Divine Intervention

Lately, I’ve been running less because I’ve been having a problem with my sciatic nerve causing some leg pain and foot numbness.  After initially diagnosing myself with all kinds of horrible diseases via WebMD, I’m pretty sure it’s due to piriformis issues and I’m not stressing and just trying to rest from anything that’s high impact. The beauty of swearing off races for awhile is that it totally doesn’t matter if you’re running or not.

_sciatic

 (via mayoclinic.com)

 I decided a good way to still get in good cardio that makes me really tired is to swim.  My gym has the tiniest little pool with 4 incredibly narrow lines (bright side: there’s no way to share lanes because there’s barely room for one person in each!).  When I got to the pool on Tuesday night all 4 lanes were occupied so I sat on the edge of the hot tub and waited for one to free up.  And when one did, and I decided to stand up and walk over to it, I slipped and slammed my foot into the side of the weird little machine that is used to lower elderly/handicapped folks into the pool (the machine is only weird because I’ve never seen it used and actually never noticed it until I walked into it).

That was seriously the most horrible pain ever.  ALL BOLD ALL CAPS EVERRRR! I screamed and hobbled my way to the edge of the pool and used my towel to stop the bleeding. And then decided to just swim for awhile because surely the cold water would make everything feel better.  So I swam about 400 meters before deciding midlap to try to move my toes and I screamed so loud and choked on a bunch of water.

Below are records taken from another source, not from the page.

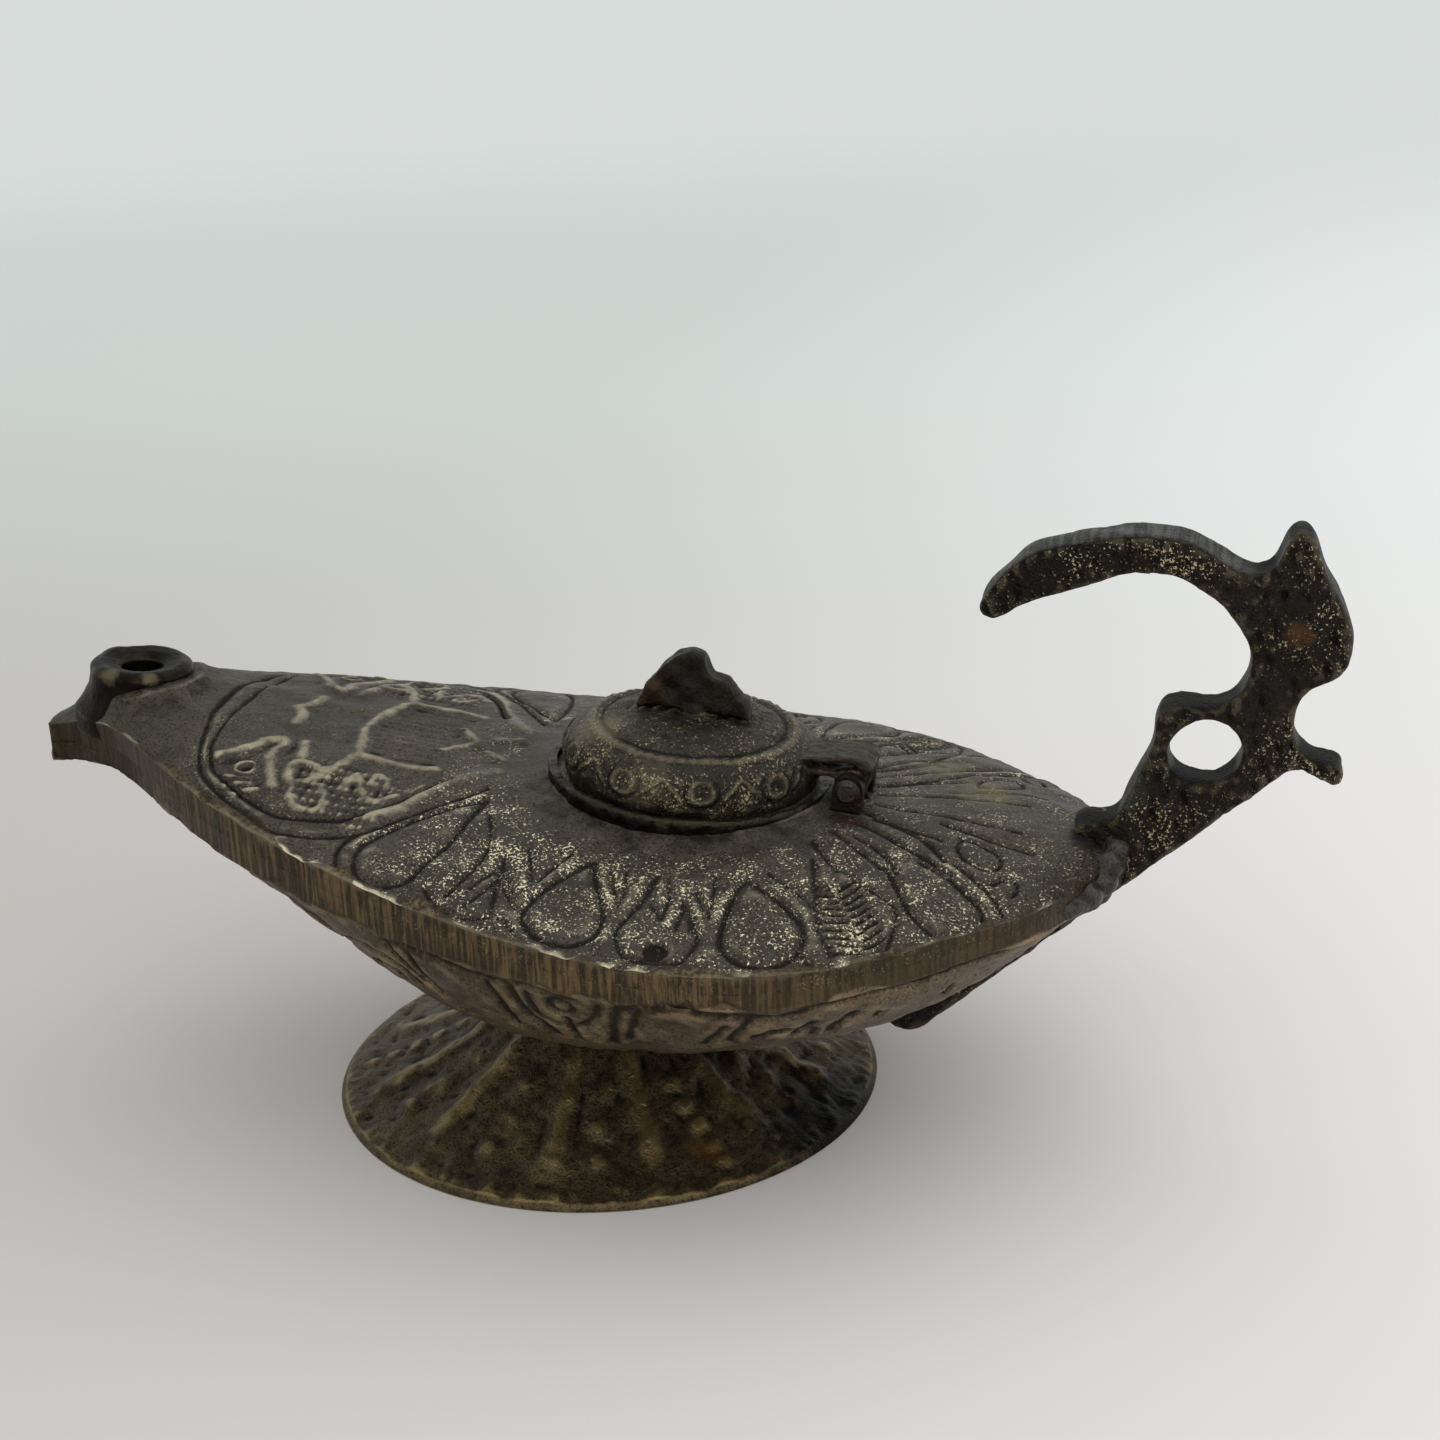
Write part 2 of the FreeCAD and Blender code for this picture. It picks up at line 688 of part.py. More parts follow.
def make_lid():
    wall, foot_z = size("lid_wall"), lid_foot_z()
    hole = tenon_hole()
    waist, waist_z = lid_waist(), size("lid_waist_height")
    foot = waist - size("lid_foot_inset")
    shoulder, shoulder_z = waist - size("lid_shoulder_inset"), size("lid_shoulder_height")
    step, step_z = waist - size("lid_step_inset"), size("lid_step_height")
    top = size("lid_crown_height")
    body = new_body("lid")
    revolve(body, "lid_bun", (
        (foot - wall, foot_z), (foot, foot_z), (waist, waist_z), (shoulder, shoulder_z),
        (step, step_z), (hole, top), (hole, top - wall), (step - wall / 2, step_z - wall),
        (shoulder - wall, shoulder_z - wall), (waist - wall, waist_z)),
        {4: size("lid_crown_curve"), 6: -size("lid_crown_curve")})
    add_strap(body)
    place(body, station_x("middle"), collar_z(), size("lean"))
    return body


def make_finial():
    """Flat fin on the lid, with a round tenon peened over under the crown."""
    body = new_body("finial")
    crown, gap = size("lid_crown_height"), size("finial_gap")
    under = crown - size("lid_wall") - gap
    shank, head = size("tenon_radius"), size("tenon_radius") + size("tenon_head_overhang")
    base = under - size("tenon_head_height")
    half = size("finial_half_length")
    foot = crown_height(half) + gap
    corners = [(half, foot), *((x, crown + gap + z) for x, z in FINIAL_OUTLINE), (-half, foot)]
    fin = new_sketch(body, "fin_side", "XZ_Plane")
    draw_outline(fin, corners, {len(corners) - 1: -size("lid_crown_curve")})
    extrude(body, "Pad", "fin", fin, size("finial_thickness"))
    revolve(body, "tenon", (
        (0.0, base), (head - size("tenon_head_bevel"), base), (head, under), (shank, under),
        (shank, crown + gap * 3), (0.0, crown + gap * 3)))
    place(body, station_x("middle"), collar_z(), size("lean"))
    return body


def make_handle(room):
    """Flat cast plate, notched to the stern, with its tang running on under the vessel."""
    body = new_body("handle_plate")
    side = new_sketch(body, "handle_side", "XZ_Plane")
    add_curve(side, HANDLE_CURVE)
    add_line(side, HANDLE_CURVE[-1], HANDLE_TANG_CORNER)
    add_line(side, HANDLE_TANG_CORNER, HANDLE_TANG_END[0])
    add_curve(side, HANDLE_TANG_END)
    add_line(side, HANDLE_TANG_END[-1], HANDLE_CURVE[0])
    extrude(body, "Pad", "plate", side, size("handle_thickness"))
    loop = new_sketch(body, "loop_side", "XZ_Plane")
    centre = Vector(*HANDLE_LOOP_CENTRE, 0)
    tilt = math.radians(HANDLE_LOOP_TILT)
    long_axis = Vector(math.cos(tilt), math.sin(tilt), 0) * HANDLE_LOOP_RADII[0]
    short_axis = Vector(-math.sin(tilt), math.cos(tilt), 0) * HANDLE_LOOP_RADII[1]
    loop.addGeometry(Part.Ellipse(centre + long_axis, centre + short_axis, centre))
    hole = extrude(body, "Pocket", "loop", loop, size("handle_thickness") * 2)
    body.Tip = hole
    place(body, station_x("stern"), rim_z("stern"))
    return join("Cut", "handle", body, room)


def main():
    hull = vessel_form("hull_form", Size(0.0), HULL_ENDS)
    cavity = vessel_form("cavity_form", size("wall"), CAVITY_ENDS)
    room = vessel_form("hull_room", -size("handle_gap"), HULL_ENDS)
    above = seam_tool()
    shell = join("Cut", "vessel_shell", hull, cavity)
    nodes = {
        "foot": make_foot(),
        "foot_washer": make_foot_washer(),
        "foot_screw": make_foot_screw(),
        "bowl": make_bowl(shell, above),
        "deck": make_deck(shell, above),
        "hinge_ear_near": make_ear("hinge_ear_near", -1),
        "hinge_ear_far": make_ear("hinge_ear_far", 1),
        "hinge_pin": make_hinge_pin(),
        "lid": make_lid(),
        "finial": make_finial(),
        "handle": make_handle(room),
    }
    doc.recompute()
    for thing in doc.Objects:
        if "Invalid" in thing.State or "Error" in thing.State:
            raise RuntimeError(f"{thing.Name} did not build: {thing.State}")
    os.makedirs("parts", exist_ok=True)
    for name, thing in nodes.items():
        thing.Label = name
        shape = thing.Shape
        if shape.isNull() or not shape.isValid() or len(shape.Solids) != 1:
            raise RuntimeError(f"{name} is not one valid solid")
        shape.exportStep(f"parts/{name}.step")
        box = shape.BoundBox
        print(f"{name}: {shape.Volume / 1000:.2f} cm3, x {box.XMin:.1f}..{box.XMax:.1f}, "
              f"y {box.YMin:.1f}..{box.YMax:.1f}, z {box.ZMin:.1f}..{box.ZMax:.1f}")


main()
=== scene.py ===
"""Cast brass genie oil lamp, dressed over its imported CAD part.

The vessel's deck and bowl, the foot and the lid are grids laid on the lamp's own form and then
chased: grooves, ridges, beads and file marks move their points. The handle, fin and hinge are
worked from the outlines that the CAD part has. Lengths are in millimetres until a mesh is made.
"""
import math

import bmesh
import bpy
import numpy as np
from mathutils import Matrix, Vector


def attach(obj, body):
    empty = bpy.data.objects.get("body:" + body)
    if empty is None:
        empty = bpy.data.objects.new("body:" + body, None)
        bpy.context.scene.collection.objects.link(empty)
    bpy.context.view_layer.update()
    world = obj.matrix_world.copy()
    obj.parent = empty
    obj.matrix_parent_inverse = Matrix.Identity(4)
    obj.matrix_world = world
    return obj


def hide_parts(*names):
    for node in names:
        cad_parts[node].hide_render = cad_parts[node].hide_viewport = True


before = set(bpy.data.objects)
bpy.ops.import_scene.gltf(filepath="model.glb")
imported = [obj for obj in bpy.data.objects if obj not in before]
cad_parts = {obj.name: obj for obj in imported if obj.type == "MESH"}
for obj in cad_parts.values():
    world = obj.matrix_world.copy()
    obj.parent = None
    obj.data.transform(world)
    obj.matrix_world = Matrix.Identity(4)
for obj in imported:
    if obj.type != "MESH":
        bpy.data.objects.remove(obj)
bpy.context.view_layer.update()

MM = 0.001
TINY = 1e-9

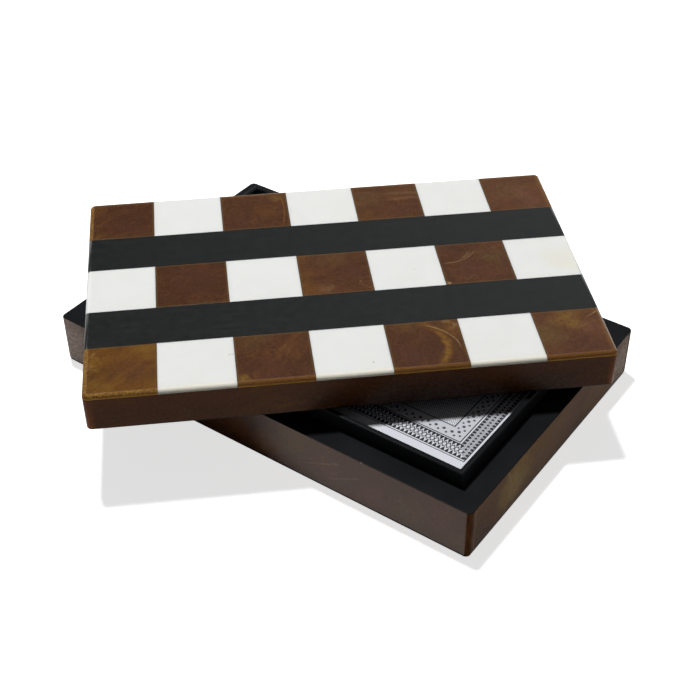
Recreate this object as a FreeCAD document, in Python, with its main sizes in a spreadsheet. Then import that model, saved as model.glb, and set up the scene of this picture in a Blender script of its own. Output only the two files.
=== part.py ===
"""A box for two decks of playing cards, with a lift-off lid that is inlaid in a check.

The box is a tray of black board.  Slabs of marbled amber resin clad its four sides, and a
black liner stands proud of its rim to locate the lid.  A divider makes two wells, and each
well holds one deck against the end of the box, with finger room beside the divider.  The lid
is a board with a recess underneath.  Its sides are clad in the same amber resin, and its top
is a flush inlay: three rows of amber and white tiles with two black stripes between them.
The lid lies turned across the open box, on top of the liner.

Axes: X along the box, Y across it, +Z up.  The origin is the centre of the underside.
All sizes are in millimetres and degrees.
"""

import FreeCAD, Part
import os
import Sketcher

PARTS_FOLDER = "parts"

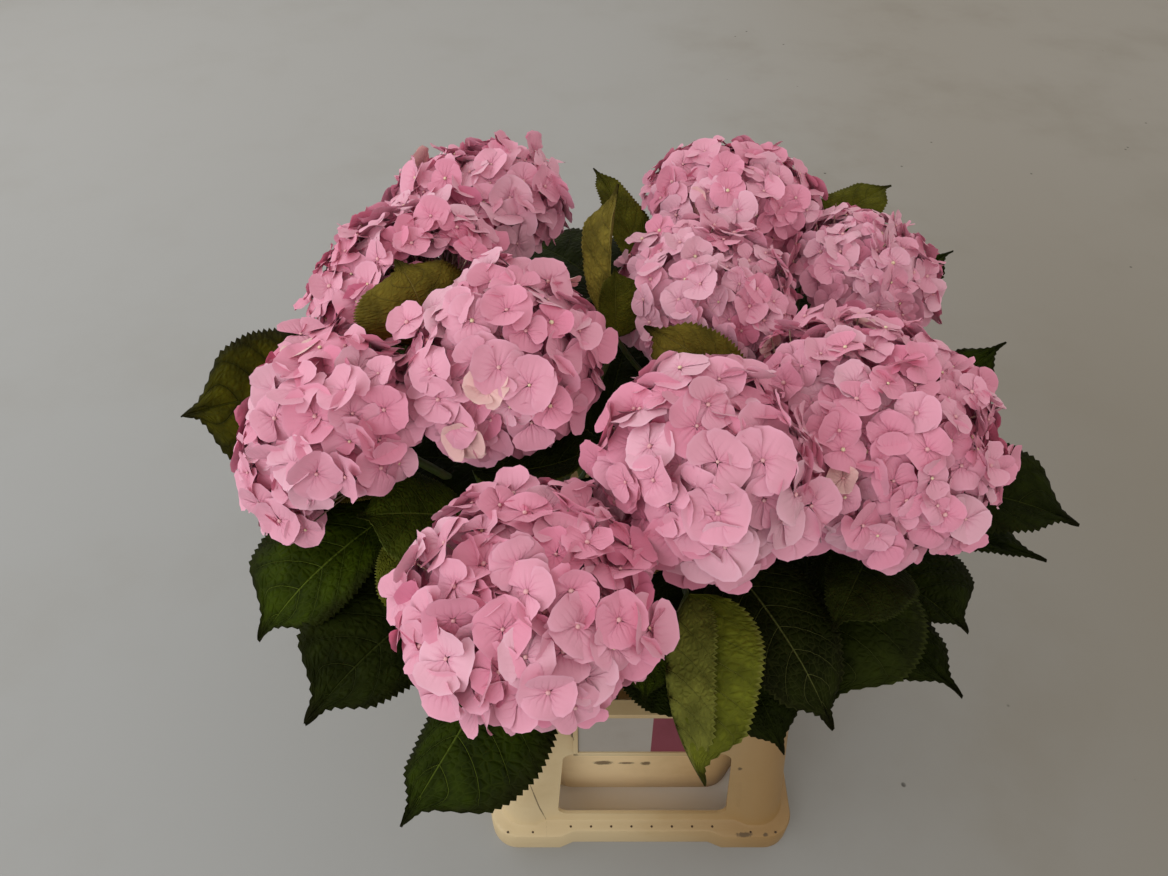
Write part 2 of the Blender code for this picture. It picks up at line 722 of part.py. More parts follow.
def make_bloom(number, head, obstacles, finish):
    """The head: a core on a short stalk, with the florets standing out of it."""
    top = stem_curve(head)[2]
    axis = head_axis(head)
    stalk = tube([top + axis * GAP, head_centre(head)], [STEM_RADIUS] * 2, STEM_SIDES)
    pieces = [object_from(core_mesh(head), "core"), object_from(stalk, "stalk")]
    pieces += head_florets(number, head, obstacles)
    return fused(pieces, f"bloom_{number:02d}", finish)


def main():
    clear_scene()
    cream = material("cream_plastic", CREAM, 0.45)
    make_bucket(cream)
    make_skirt(material("cream_plastic_skirt", CREAM, 0.45))
    make_label_card(material("label_card", CARD_WHITE, 0.6))
    chosen = choose_leaves()
    obstacles = []
    for number, head in HEADS.items():
        tag = f"{number:02d}"
        make_stem(number, head, material("stem_" + tag, STEM_GREEN, 0.5))
        leaves = make_leaves(number, head, chosen[number], material("leaves_" + tag, GREEN, 0.5))
        bm = bmesh.new()
        bm.from_mesh(leaves.data)
        obstacles.append(tree_of(bm))
        bm.free()
    for number, head in HEADS.items():
        make_bloom(number, head, obstacles, material(f"bloom_{number:02d}", PINK, 0.6))


main()
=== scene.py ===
"""Dresses ten cut mophead hydrangea stems and their flower container with finished surfaces.

The file is laid out as a Blender add-on and is run as a script. Lengths are metres, +Z is up, the
container stands on z = 0 and its front, with the label card, faces -Y.
"""

import json
import math
import random
from collections import namedtuple

import bmesh
import bpy
import numpy as np
from mathutils import Matrix, Vector
from mathutils.kdtree import KDTree

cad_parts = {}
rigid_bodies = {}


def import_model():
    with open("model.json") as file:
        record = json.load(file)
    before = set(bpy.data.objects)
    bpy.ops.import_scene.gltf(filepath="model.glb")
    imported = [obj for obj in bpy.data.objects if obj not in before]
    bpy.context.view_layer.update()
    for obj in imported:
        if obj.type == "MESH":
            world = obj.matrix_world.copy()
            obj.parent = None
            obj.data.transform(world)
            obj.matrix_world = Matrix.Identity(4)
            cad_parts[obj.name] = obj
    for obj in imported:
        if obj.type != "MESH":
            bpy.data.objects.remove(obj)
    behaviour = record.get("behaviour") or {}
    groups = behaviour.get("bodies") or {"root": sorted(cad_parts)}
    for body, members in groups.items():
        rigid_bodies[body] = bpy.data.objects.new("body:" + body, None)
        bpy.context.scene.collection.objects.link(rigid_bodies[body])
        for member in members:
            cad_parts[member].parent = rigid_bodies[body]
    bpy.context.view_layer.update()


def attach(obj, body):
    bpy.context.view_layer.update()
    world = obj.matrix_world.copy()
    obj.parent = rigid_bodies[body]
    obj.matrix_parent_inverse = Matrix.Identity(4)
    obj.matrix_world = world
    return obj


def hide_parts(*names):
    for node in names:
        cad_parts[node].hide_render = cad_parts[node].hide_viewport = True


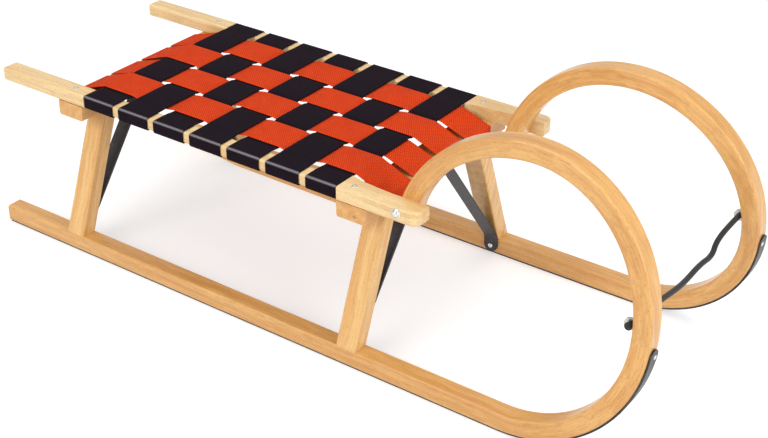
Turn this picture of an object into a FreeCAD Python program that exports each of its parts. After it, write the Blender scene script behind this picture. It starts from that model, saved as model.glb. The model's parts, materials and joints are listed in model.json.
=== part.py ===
"""Wooden horn sled with a woven strap seat.

Frame: +X forward (towards the horns), +Y to the sled's left, +Z up, millimetres.
The origin is under the middle of the sled, on the ground between the runners.
The right-hand parts are built first (negative Y) and mirrored to the left.
"""
import math
import os

import FreeCAD
import Part

V = FreeCAD.Vector

# ---- driving dimensions ----
RUNNER_OUT = 188.0        # outer face of a runner from the middle, along the straight
RUNNER_W = 25.6           # runner width
WOOD_T = 24.5             # runner thickness without the steel sole
SOLE_T = 2.7              # steel sole thickness
SOLE_W = 20.0
REAR_X = -519.7           # rear end of the runners
LOOP_X = 340.5            # centre of the horn's loop, above the end of the straight
LOOP_R_LOW = 152.1        # inside radius of the loop from the ground to the front
LOOP_R_TOP = 164.0        # inside radius over the top
HORN_TOP_OUT = 134.0      # outer face of the horn at its top
HORN_END_OUT = 137.18     # outer face of the horn where it is bolted to the rail
HORN_END_DEG = 166.5
SOLE_END_DEG = -1.5

RAIL_OUT, RAIL_IN = 164.0, 137.2
RAIL_Z0, RAIL_Z1 = 225.7, 245.0
RAIL_REAR, RAIL_FRONT = -517.0, 205.0
SEAT_REAR, SEAT_FRONT = -354.2, 84.2      # the rails are thinner between these, under the straps
RECESS = 1.8
CORNER = 3.0              # rounding of the wooden edges

BAR_Z0 = 203.5
BAR_REAR = (-404.8, -360.0)
BAR_FRONT = (84.2, 129.9)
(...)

reese-witherspoon-i-want-to-die

I think I made it through 850 total before hobbling out of the pool.  On the way out, I happened to look at the little chair lift thing and oh great, it’s totally covered in rust on the bottom (I guess I’ve never seen it used because it’s actually never used).  Score one for this getting even worse.  Let’s recap: my foot hurt so I decided to do some zero impact activity in which I managed to possibly break my big toe, cut my foot open, and possibly contract tetanus. 

laughing or crying

So now I’m heading off for a tetanus shot today, which I needed anyway. I don’t think I’ve had one since heading off to college about a million years ago.  Perhaps, it’s time to take a page from the Bloggess and just wait for the invention of a machine that exercises for me….because this seems like a clear sign that someone wants me to sit on my butt and be lazy for awhile. Right? Right? Anyone?

What’s the most ridiculous way you’ve injured yourself?